In the data below, locate each line with the word "imported" and list it.
** begin Provided material **
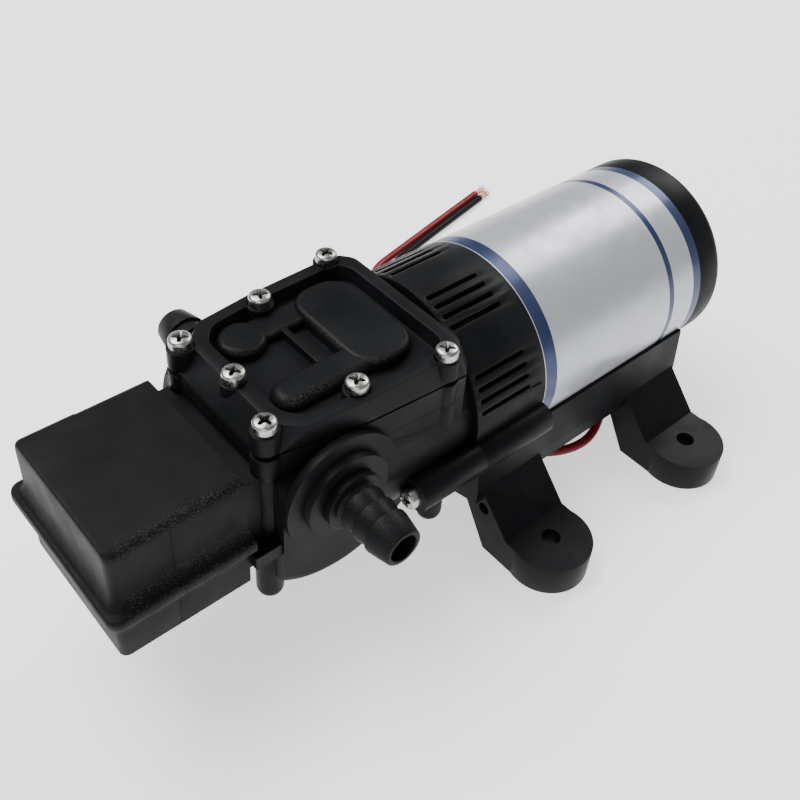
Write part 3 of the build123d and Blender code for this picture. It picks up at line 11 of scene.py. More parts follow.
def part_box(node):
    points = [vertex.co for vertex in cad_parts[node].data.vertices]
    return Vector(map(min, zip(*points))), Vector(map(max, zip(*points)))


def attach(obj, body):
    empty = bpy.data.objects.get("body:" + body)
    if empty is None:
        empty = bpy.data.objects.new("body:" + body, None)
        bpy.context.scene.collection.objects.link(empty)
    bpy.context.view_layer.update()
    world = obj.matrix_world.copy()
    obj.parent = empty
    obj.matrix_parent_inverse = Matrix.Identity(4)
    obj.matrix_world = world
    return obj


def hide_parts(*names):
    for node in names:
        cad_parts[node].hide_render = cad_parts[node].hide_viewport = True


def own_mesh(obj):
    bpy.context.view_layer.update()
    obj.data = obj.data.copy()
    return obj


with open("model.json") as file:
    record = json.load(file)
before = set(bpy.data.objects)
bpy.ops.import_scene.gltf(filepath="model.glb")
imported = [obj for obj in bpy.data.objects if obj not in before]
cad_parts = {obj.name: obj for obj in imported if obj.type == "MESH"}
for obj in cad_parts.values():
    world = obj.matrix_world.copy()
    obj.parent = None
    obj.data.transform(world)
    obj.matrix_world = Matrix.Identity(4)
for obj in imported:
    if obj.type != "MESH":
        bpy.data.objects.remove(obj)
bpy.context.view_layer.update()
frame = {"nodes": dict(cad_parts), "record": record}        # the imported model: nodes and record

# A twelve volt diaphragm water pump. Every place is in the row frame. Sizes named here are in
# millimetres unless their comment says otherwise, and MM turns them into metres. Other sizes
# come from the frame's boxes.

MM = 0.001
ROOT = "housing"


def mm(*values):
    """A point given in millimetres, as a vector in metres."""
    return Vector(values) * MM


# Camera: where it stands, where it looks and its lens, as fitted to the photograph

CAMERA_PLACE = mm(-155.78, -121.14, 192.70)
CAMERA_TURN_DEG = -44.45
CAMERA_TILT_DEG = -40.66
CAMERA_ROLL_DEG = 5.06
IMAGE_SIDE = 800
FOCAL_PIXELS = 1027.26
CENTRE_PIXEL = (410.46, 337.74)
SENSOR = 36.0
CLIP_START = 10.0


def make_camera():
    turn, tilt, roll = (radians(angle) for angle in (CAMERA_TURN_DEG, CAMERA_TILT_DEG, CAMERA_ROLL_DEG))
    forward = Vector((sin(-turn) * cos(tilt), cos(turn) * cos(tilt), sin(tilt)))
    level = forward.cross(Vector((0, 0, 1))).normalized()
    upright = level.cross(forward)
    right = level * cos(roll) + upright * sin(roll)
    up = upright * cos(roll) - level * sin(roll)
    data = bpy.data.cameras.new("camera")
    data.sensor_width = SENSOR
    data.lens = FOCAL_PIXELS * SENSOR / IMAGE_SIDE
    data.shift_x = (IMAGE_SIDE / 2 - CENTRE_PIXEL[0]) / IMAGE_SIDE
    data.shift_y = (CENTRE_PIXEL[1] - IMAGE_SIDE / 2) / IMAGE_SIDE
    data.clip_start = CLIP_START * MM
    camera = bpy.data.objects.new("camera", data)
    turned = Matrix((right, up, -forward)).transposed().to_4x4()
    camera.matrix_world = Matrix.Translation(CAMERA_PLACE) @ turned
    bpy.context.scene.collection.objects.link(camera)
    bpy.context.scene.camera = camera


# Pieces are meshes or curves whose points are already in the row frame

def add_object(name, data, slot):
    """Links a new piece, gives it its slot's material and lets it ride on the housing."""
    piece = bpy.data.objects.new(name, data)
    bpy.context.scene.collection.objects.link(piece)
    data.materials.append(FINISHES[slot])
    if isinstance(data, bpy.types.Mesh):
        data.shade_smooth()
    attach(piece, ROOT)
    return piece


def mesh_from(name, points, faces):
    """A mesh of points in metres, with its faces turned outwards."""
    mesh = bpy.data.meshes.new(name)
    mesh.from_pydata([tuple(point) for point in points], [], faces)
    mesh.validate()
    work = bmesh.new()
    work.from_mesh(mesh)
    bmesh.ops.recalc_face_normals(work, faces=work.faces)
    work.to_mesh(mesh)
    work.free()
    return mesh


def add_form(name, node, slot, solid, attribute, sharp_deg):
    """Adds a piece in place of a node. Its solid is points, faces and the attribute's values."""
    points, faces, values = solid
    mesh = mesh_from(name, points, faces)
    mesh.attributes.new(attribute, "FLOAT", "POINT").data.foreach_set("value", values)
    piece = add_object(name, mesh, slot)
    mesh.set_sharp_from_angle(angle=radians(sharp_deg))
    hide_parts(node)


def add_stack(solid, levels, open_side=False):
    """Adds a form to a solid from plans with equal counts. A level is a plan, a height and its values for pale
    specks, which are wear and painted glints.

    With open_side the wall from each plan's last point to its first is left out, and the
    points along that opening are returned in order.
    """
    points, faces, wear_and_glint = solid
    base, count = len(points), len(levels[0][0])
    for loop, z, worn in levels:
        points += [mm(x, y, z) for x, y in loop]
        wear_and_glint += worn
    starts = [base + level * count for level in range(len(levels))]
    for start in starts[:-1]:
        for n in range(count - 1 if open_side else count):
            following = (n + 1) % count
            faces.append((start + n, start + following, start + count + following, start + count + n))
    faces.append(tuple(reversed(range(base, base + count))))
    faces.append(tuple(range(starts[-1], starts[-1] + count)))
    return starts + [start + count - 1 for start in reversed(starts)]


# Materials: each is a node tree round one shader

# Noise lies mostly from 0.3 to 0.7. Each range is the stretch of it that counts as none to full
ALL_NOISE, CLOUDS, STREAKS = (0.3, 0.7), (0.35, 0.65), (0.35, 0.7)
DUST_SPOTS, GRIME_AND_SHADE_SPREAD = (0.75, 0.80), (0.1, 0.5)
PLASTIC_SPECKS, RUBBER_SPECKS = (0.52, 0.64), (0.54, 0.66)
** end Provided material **
Reply →
imported = [obj for obj in bpy.data.objects if obj not in before]
cad_parts = {obj.name: obj for obj in imported if obj.type == "MESH"}
for obj in imported:
frame = {"nodes": dict(cad_parts), "record": record}        # the imported model: nodes and record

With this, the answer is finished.